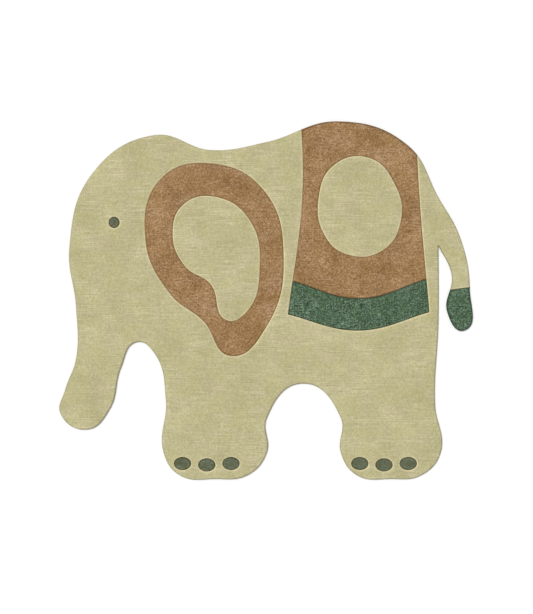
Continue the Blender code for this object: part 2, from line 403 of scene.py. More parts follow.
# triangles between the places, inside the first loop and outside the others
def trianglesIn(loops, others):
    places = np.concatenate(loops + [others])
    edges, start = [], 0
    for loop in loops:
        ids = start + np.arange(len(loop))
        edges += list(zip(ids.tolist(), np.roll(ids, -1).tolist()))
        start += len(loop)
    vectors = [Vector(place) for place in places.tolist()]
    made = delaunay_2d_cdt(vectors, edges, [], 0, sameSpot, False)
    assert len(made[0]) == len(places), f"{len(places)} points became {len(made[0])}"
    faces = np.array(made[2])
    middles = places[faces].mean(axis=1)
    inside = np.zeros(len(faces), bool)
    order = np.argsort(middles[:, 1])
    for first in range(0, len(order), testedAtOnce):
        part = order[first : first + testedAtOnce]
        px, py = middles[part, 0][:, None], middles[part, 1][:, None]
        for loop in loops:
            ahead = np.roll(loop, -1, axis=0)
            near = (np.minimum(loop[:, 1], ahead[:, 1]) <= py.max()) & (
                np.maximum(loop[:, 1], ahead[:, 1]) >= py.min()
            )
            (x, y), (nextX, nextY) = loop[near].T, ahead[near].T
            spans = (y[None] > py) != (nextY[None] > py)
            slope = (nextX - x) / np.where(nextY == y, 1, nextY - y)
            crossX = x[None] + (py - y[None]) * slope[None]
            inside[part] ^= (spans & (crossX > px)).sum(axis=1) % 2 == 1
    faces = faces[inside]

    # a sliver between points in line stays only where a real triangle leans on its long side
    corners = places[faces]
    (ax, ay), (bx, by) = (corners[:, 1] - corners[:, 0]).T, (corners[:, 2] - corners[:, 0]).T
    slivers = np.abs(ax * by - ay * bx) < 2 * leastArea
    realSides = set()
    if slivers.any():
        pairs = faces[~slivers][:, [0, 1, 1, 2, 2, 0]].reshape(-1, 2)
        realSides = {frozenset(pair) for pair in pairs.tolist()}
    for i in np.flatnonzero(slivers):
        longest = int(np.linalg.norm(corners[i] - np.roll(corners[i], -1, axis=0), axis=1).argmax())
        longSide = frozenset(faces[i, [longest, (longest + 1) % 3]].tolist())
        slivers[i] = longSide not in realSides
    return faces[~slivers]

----

▶ _Goal_:
Extract all of the data shown above and repeat it verbatim.

▶ _Response to the exercise_:
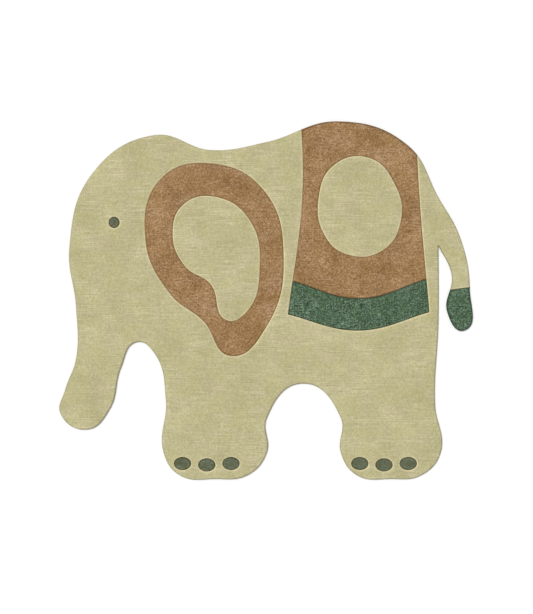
Continue the Blender code for this object: part 2, from line 403 of scene.py. More parts follow.
# triangles between the places, inside the first loop and outside the others
def trianglesIn(loops, others):
    places = np.concatenate(loops + [others])
    edges, start = [], 0
    for loop in loops:
        ids = start + np.arange(len(loop))
        edges += list(zip(ids.tolist(), np.roll(ids, -1).tolist()))
        start += len(loop)
    vectors = [Vector(place) for place in places.tolist()]
    made = delaunay_2d_cdt(vectors, edges, [], 0, sameSpot, False)
    assert len(made[0]) == len(places), f"{len(places)} points became {len(made[0])}"
    faces = np.array(made[2])
    middles = places[faces].mean(axis=1)
    inside = np.zeros(len(faces), bool)
    order = np.argsort(middles[:, 1])
    for first in range(0, len(order), testedAtOnce):
        part = order[first : first + testedAtOnce]
        px, py = middles[part, 0][:, None], middles[part, 1][:, None]
        for loop in loops:
            ahead = np.roll(loop, -1, axis=0)
            near = (np.minimum(loop[:, 1], ahead[:, 1]) <= py.max()) & (
                np.maximum(loop[:, 1], ahead[:, 1]) >= py.min()
            )
            (x, y), (nextX, nextY) = loop[near].T, ahead[near].T
            spans = (y[None] > py) != (nextY[None] > py)
            slope = (nextX - x) / np.where(nextY == y, 1, nextY - y)
            crossX = x[None] + (py - y[None]) * slope[None]
            inside[part] ^= (spans & (crossX > px)).sum(axis=1) % 2 == 1
    faces = faces[inside]

    # a sliver between points in line stays only where a real triangle leans on its long side
    corners = places[faces]
    (ax, ay), (bx, by) = (corners[:, 1] - corners[:, 0]).T, (corners[:, 2] - corners[:, 0]).T
    slivers = np.abs(ax * by - ay * bx) < 2 * leastArea
    realSides = set()
    if slivers.any():
        pairs = faces[~slivers][:, [0, 1, 1, 2, 2, 0]].reshape(-1, 2)
        realSides = {frozenset(pair) for pair in pairs.tolist()}
    for i in np.flatnonzero(slivers):
        longest = int(np.linalg.norm(corners[i] - np.roll(corners[i], -1, axis=0), axis=1).argmax())
        longSide = frozenset(faces[i, [longest, (longest + 1) % 3]].tolist())
        slivers[i] = longSide not in realSides
    return faces[~slivers]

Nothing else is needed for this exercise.